_Problem statement:_
Give every line below again, exactly.

▶

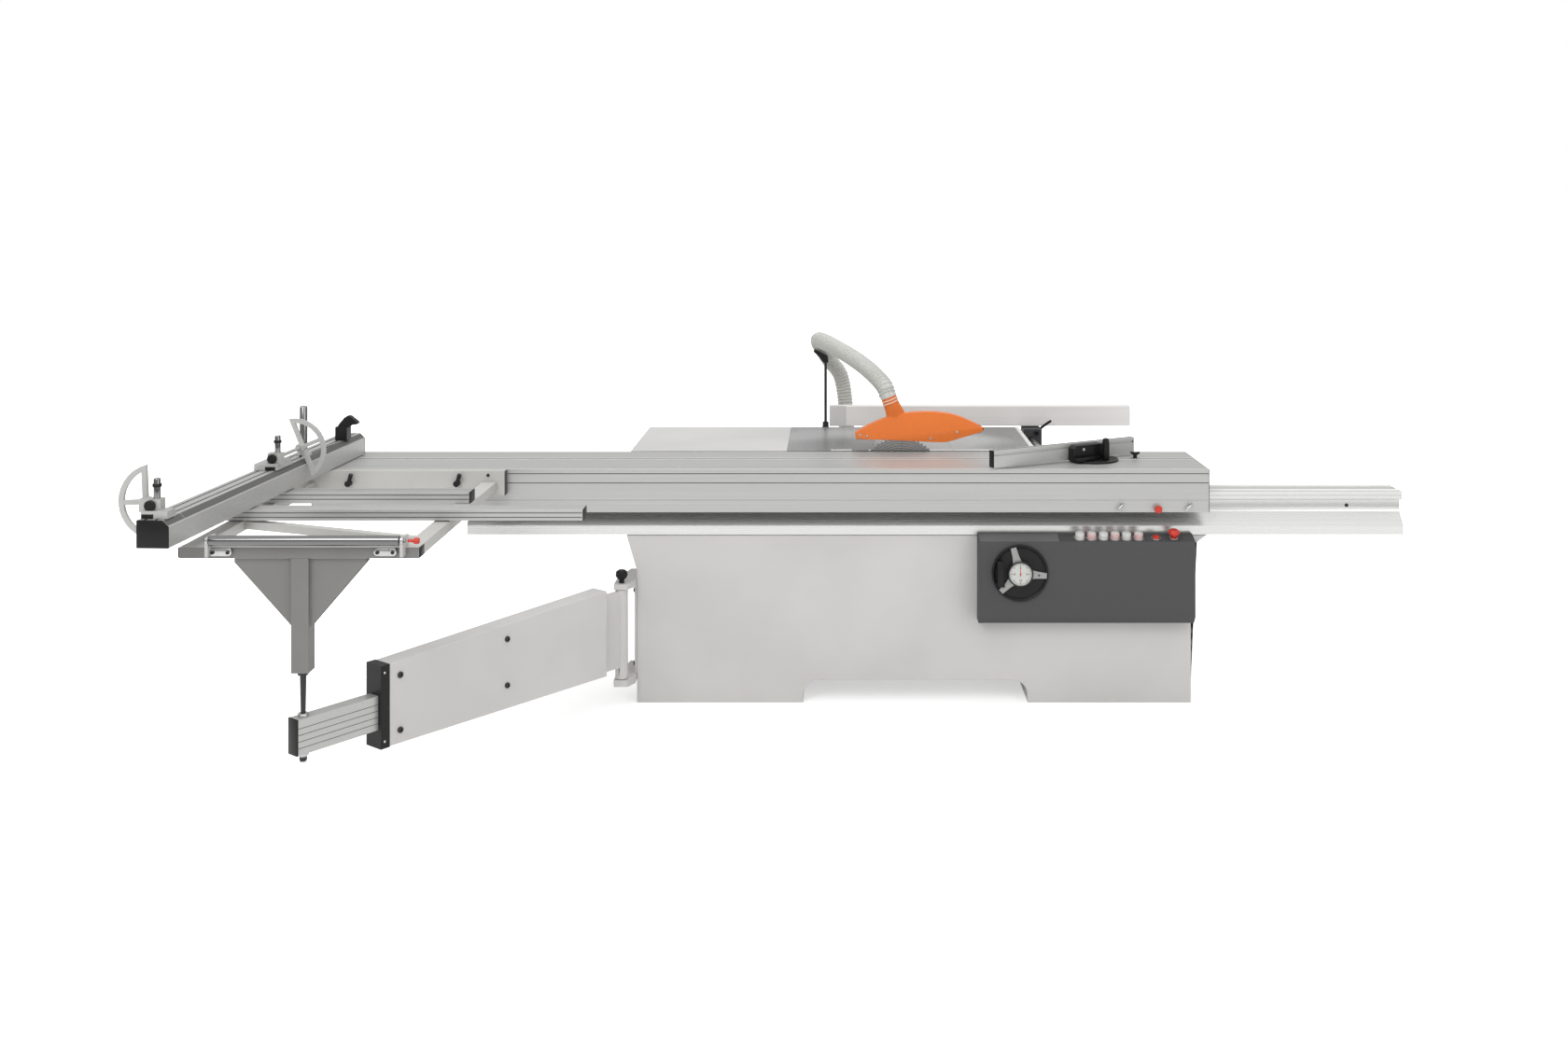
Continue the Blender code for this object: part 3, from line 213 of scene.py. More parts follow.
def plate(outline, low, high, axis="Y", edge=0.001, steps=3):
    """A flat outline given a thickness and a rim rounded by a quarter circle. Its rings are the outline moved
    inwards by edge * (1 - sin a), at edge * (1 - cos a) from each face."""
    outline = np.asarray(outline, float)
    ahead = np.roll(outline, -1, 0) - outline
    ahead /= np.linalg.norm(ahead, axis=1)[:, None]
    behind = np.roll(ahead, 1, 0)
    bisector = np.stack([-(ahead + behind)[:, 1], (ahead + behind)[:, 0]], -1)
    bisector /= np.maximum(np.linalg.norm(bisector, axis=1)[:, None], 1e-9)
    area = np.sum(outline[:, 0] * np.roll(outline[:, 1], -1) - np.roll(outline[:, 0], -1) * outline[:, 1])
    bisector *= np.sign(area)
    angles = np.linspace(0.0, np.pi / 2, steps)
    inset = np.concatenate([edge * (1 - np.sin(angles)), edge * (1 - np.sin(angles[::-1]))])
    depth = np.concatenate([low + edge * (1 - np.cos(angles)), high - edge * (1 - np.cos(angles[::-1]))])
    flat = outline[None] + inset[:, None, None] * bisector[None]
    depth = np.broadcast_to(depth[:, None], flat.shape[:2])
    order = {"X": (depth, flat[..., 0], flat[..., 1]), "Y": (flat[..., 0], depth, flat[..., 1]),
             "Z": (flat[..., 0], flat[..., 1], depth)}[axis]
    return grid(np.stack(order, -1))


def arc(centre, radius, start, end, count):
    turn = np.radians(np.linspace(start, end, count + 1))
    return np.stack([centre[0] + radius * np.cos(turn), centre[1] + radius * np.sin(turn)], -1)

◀

_Problem solution:_
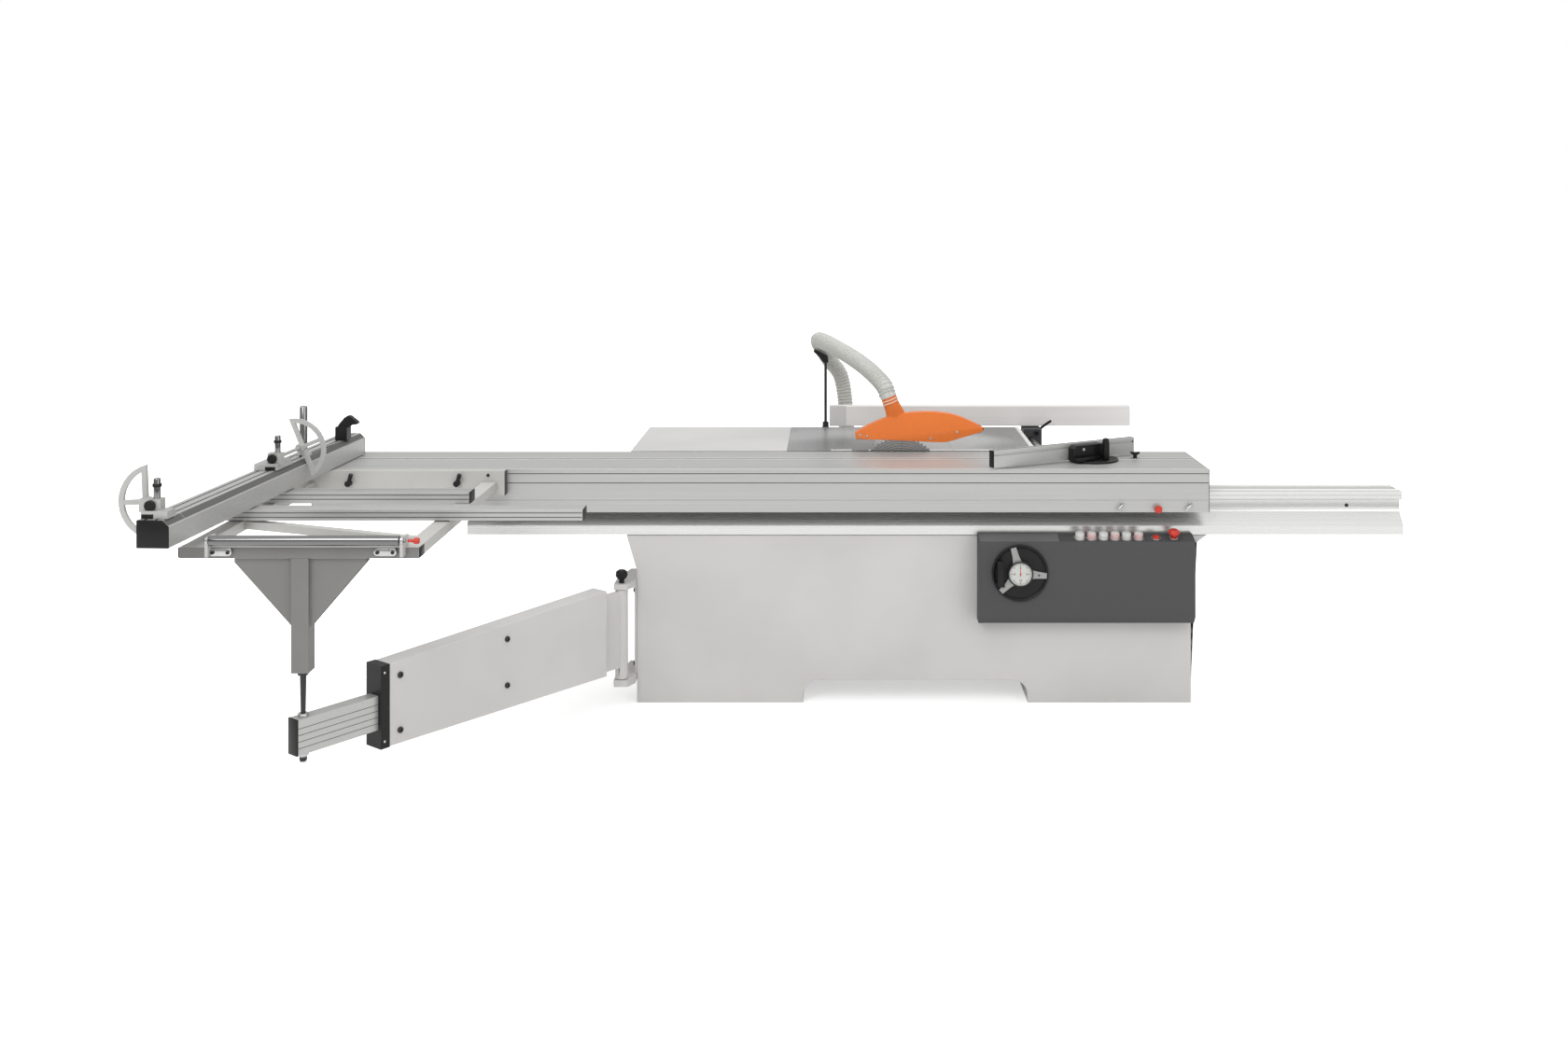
Continue the Blender code for this object: part 3, from line 213 of scene.py. More parts follow.
def plate(outline, low, high, axis="Y", edge=0.001, steps=3):
    """A flat outline given a thickness and a rim rounded by a quarter circle. Its rings are the outline moved
    inwards by edge * (1 - sin a), at edge * (1 - cos a) from each face."""
    outline = np.asarray(outline, float)
    ahead = np.roll(outline, -1, 0) - outline
    ahead /= np.linalg.norm(ahead, axis=1)[:, None]
    behind = np.roll(ahead, 1, 0)
    bisector = np.stack([-(ahead + behind)[:, 1], (ahead + behind)[:, 0]], -1)
    bisector /= np.maximum(np.linalg.norm(bisector, axis=1)[:, None], 1e-9)
    area = np.sum(outline[:, 0] * np.roll(outline[:, 1], -1) - np.roll(outline[:, 0], -1) * outline[:, 1])
    bisector *= np.sign(area)
    angles = np.linspace(0.0, np.pi / 2, steps)
    inset = np.concatenate([edge * (1 - np.sin(angles)), edge * (1 - np.sin(angles[::-1]))])
    depth = np.concatenate([low + edge * (1 - np.cos(angles)), high - edge * (1 - np.cos(angles[::-1]))])
    flat = outline[None] + inset[:, None, None] * bisector[None]
    depth = np.broadcast_to(depth[:, None], flat.shape[:2])
    order = {"X": (depth, flat[..., 0], flat[..., 1]), "Y": (flat[..., 0], depth, flat[..., 1]),
             "Z": (flat[..., 0], flat[..., 1], depth)}[axis]
    return grid(np.stack(order, -1))


def arc(centre, radius, start, end, count):
    turn = np.radians(np.linspace(start, end, count + 1))
    return np.stack([centre[0] + radius * np.cos(turn), centre[1] + radius * np.sin(turn)], -1)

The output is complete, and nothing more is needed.